Он снова заскулил — тонко, остро, слезно, облизал его лицо, словно бы обмыл по старому русскому обычаю, когда покойников обязательно обмывали, а потом наряжали в новое исподнее, специально для этого скорбного дела приготовленное, на глаза ему наползла пелена — ничего не стало видно.

Пес опустил голову на лапы, замер, будто бы омертвел и даже не пошевелился, когда совсем рядом с собою услышал встревоженные шаги Сергея Ивановича — Серому было плохо…

Лисица на пороге

Балакирев сидел на обочине большака и пропускал машины — не задержал пока ни одной, хотя, по мнению Крутова, подозрительный серый «москвич» и начальственную «Волгу» с петропавловским номером надо было бы обязательно остановить, посмотреть, что везут граждане, сидящие за рулем.

«Москвич» был заляпан грязью по самую макушку, ошметки присохли даже к крыше, на стекле «дворники» вырыли целые траншеи, полукругом, глубокие, из радиаторных решеток торчали былки шеломанника, будто машину, как жирную дойную «симменталку», отпускали на выпас. Шеломанник — трава с сахаром, сочная, специально, видать, выращена богом для коров. Сок густо течет по коровьим губам, коровы шеломанник любят больше хлеба с солью. Явно на таежную речку сворачивал машину хозяин — темноликий, угарного вида человек в зимней шляпе. Человек этот вполне мог оказаться цеховиком — владельцем подпольной фабрики по выпуску колготок, маек и бюстгальтеров больших размеров, которых днем с огнем не сыщешь в магазинах — маета для камчатских женщин, — либо кочегаром, сбежавшим с проходящего сухогруза на промысел лосося, или больным, которого надо непременно вернуть врачам, — разносчиком гриппа, ангины, прочих опасных для человеческого тела болезней. Лежать ему следует в постели, а не раскатывать на грязном москвичонке по камчатским большакам.

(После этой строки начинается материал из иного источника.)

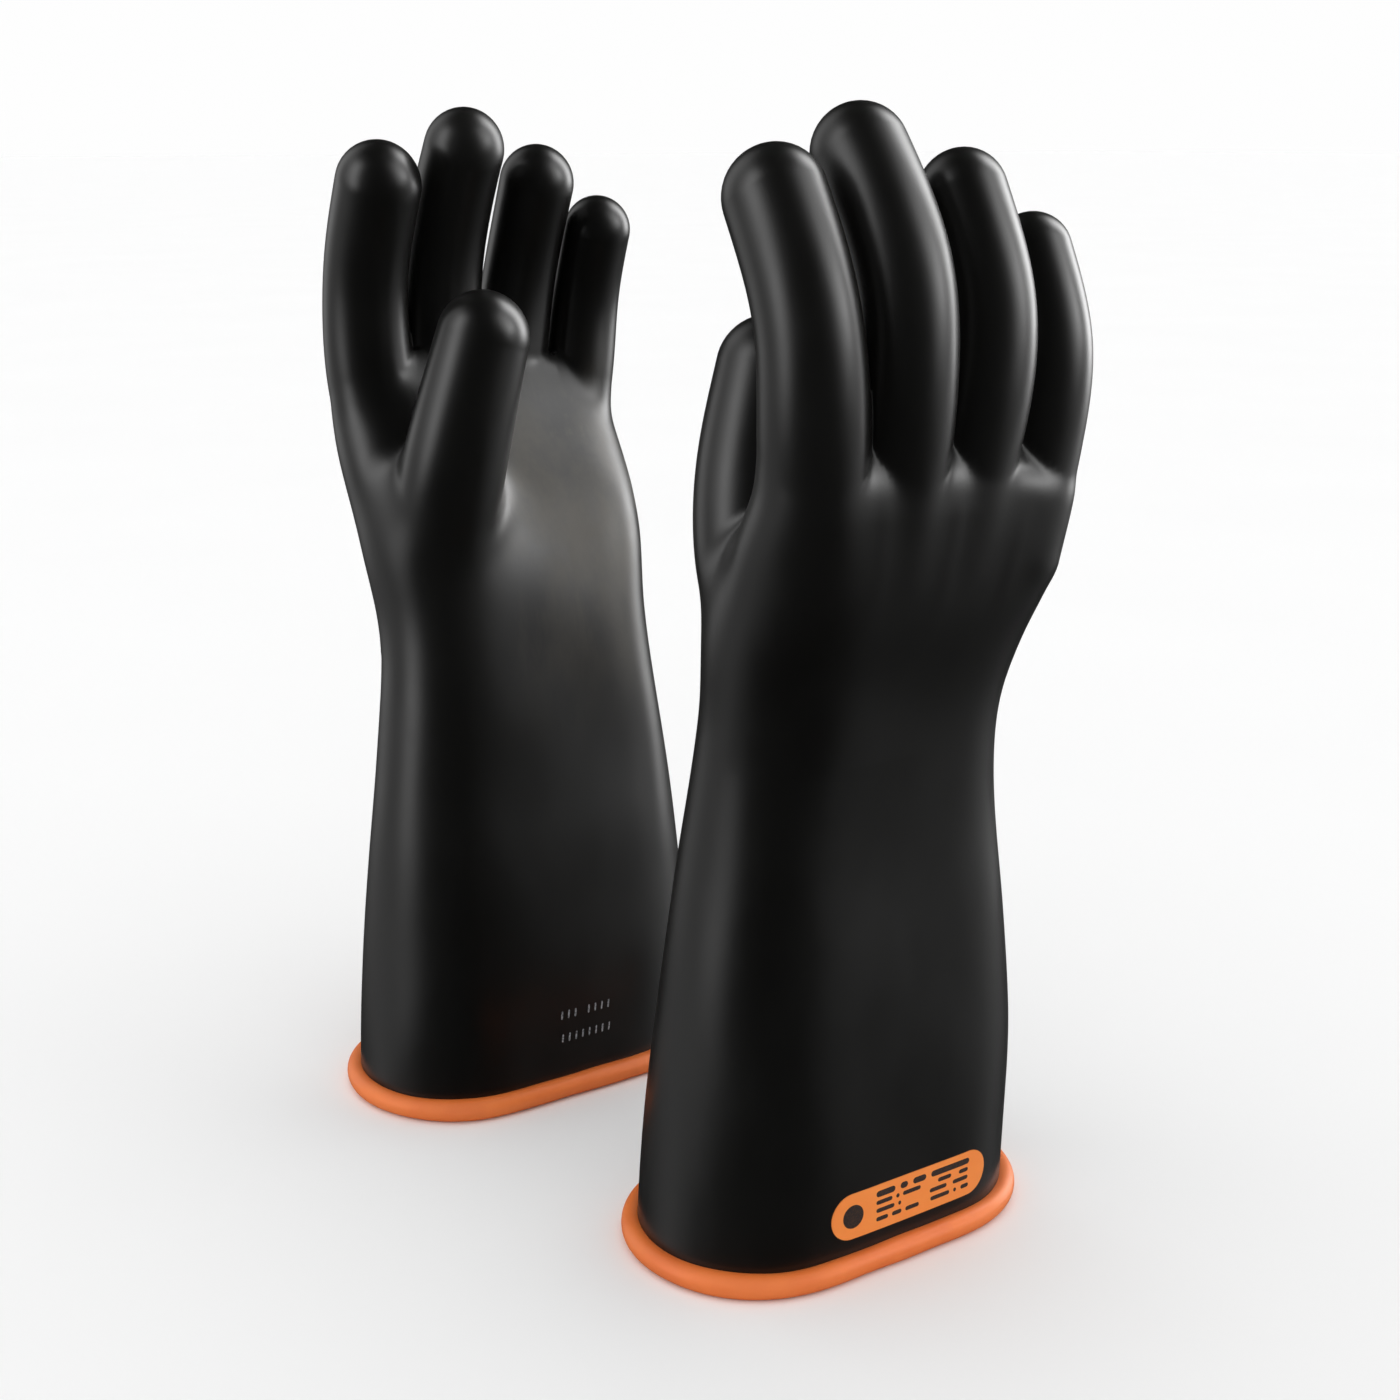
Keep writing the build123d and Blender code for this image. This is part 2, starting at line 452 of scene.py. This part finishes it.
def maths(tree, kind, a, b):
    m = tree.nodes.new("ShaderNodeMath")
    m.operation = kind
    for socket, v in zip(m.inputs, (a, b)):
        if isinstance(v, (int, float)):
            socket.default_value = v
        else:
            tree.links.new(v, socket)
    return m.outputs[0]


def bump(tree, shader, height, strength, distance):
    b = tree.nodes.new("ShaderNodeBump")
    b.inputs["Strength"].default_value = strength
    b.inputs["Distance"].default_value = distance
    tree.links.new(height, b.inputs["Height"])
    tree.links.new(b.outputs[0], shader.inputs["Normal"])


# Where the powder haze of the palm fades in, in the glove's frame: x, y, and z from below and above
HAZE_X = (-22, 2)
HAZE_Y = (-32, -12)
HAZE_LOW = (150, 235)
HAZE_HIGH = (325, 295)


def palm_area(tree, side):
    """1 over the palm of one glove, fading out round it."""
    x, y, sign = GLOVES[side]
    place = tree.nodes.new("ShaderNodeTexCoord")
    parts = tree.nodes.new("ShaderNodeSeparateXYZ")
    tree.links.new(place.outputs["Object"], parts.inputs[0])

    def fade(axis, offset, way, ends):
        start, end = [(offset + v * way) / 1000 for v in ends]
        return ranged(tree, parts.outputs[axis], start, end, 0, 1)

    front = fade("Y", y, sign, HAZE_Y)
    low = fade("Z", 0, 1, HAZE_LOW)
    high = fade("Z", 0, 1, HAZE_HIGH)
    beside = fade("X", x, 1, HAZE_X)
    across = maths(tree, "MULTIPLY", front, beside)
    upright = maths(tree, "MULTIPLY", low, high)
    return maths(tree, "MULTIPLY", across, upright)


def black_rubber(side, offset):
    """Satin black dip, cloudy, with a brown-grey powder haze over the palm."""
    def build(tree, shader):
        cloud = noise(tree, 14, 4, 0.6, (1, 1, 0.45), offset)
        fine = noise(tree, 900, 3, 0.6)
        dust = noise(tree, 60, 5, 0.65, (1, 1, 0.6), offset)
        patches = ranged(tree, noise(tree, 24, 5, 0.62, (1, 1, 0.5), offset), 0.42, 0.64, 0, 1)
        streaks = ranged(tree, noise(tree, 70, 4, 0.7, (1, 1, 0.16), offset), 0.50, 0.68, 0, 0.7)
        blotches = maths(tree, "MAXIMUM", patches, streaks)
        powder = maths(tree, "MULTIPLY", palm_area(tree, side), blotches)
        dark = mixed(tree, ranged(tree, cloud, 0.35, 0.7, 0, 1),
                     (0.0030, 0.0028, 0.0025), (0.0050, 0.0048, 0.0043))
        tint = tree.nodes.new("ShaderNodeMix")
        tint.data_type = "RGBA"
        tree.links.new(powder, tint.inputs["Factor"])
        tree.links.new(dark, tint.inputs["A"])
        tint.inputs["B"].default_value = (0.042, 0.036, 0.026, 1)
        tree.links.new(tint.outputs["Result"], shader.inputs["Base Color"])
        haze = maths(tree, "ADD", ranged(tree, cloud, 0.3, 0.7, 0.31, 0.37),
                     ranged(tree, dust, 0.35, 0.75, -0.02, 0.04))
        haze = maths(tree, "ADD", haze, maths(tree, "MULTIPLY", powder, 0.12))
        tree.links.new(haze, shader.inputs["Roughness"])
        shader.inputs["Specular IOR Level"].default_value = 0.5
        height = maths(tree, "ADD", maths(tree, "MULTIPLY", fine, 0.25), dust)
        bump(tree, shader, height, 0.12, 0.0004)
    return build


def orange_rubber(pale, deep):
    """Matte orange dip between two shades."""
    def build(tree, shader):
        cloud = noise(tree, 45, 4, 0.6)
        fine = noise(tree, 700, 3, 0.6)
        tree.links.new(mixed(tree, ranged(tree, cloud, 0.35, 0.7, 0, 1), deep, pale),
                       shader.inputs["Base Color"])
        tree.links.new(ranged(tree, cloud, 0.3, 0.7, 0.42, 0.52), shader.inputs["Roughness"])
        shader.inputs["Subsurface Weight"].default_value = 0.06
        shader.inputs["Subsurface Scale"].default_value = 0.003
        height = maths(tree, "ADD", cloud, maths(tree, "MULTIPLY", fine, 0.3))
        bump(tree, shader, height, 0.15, 0.0003)
    return build


def ink(colour, wear):
    """Printed ink, speckled where it is worn."""
    def build(tree, shader):
        cloud = noise(tree, 1500, 3, 0.7)
        tree.links.new(mixed(tree, ranged(tree, cloud, 0.45, 0.62, 0, 1), colour, wear),
                       shader.inputs["Base Color"])
        shader.inputs["Roughness"].default_value = 0.55
        bump(tree, shader, cloud, 0.1, 0.0001)
    return build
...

Начальственную «Волгу» тоже, по мнению рыбинспектора Крутова, надо было проверить — вел ее рвач-щипач, на которых у Крутова нюх особый, он их, находясь в камчатских сопках, видит даже на материке; люди эти все норовят у земли, у неба, у воды, у государства, у других людей чего-нибудь отщипнуть, ничем не брезгуют.

Щипач под видом того, что это-де позарез надобно высокому руководству, нащипал уже в тайге столько, что никакая инспекция посчитать не сумеет — зачерпнул сетью в реке рыбы, вывернул из нее пироги с икрой, обрезал тёжку — жирный низ, спинки с головами повыбрасывал, заодно из леса еще кое-что прихватил, что попалось под руку: увидел золотой корень — камчатский женьшень, который, как и подлинный женьшень, редок, — вырубил колонию целиком, чтобы уже никому ничего не досталось; встретил смирного местного медвежонка — медведи камчатские, что спящие женщины, слова лишнего не скажут, человека никогда не тронут, от коров и от собак бегают, боятся даже галок и сорок — прикончил медвежонка колуном, швырнул в багажник: мясо собакам сгодится, шкурку можно будет выделать и бросить под ноги в прихожей, в общем, рвач-щипач своего никогда не упустит и если что возьмет, то ни с кем не поделится.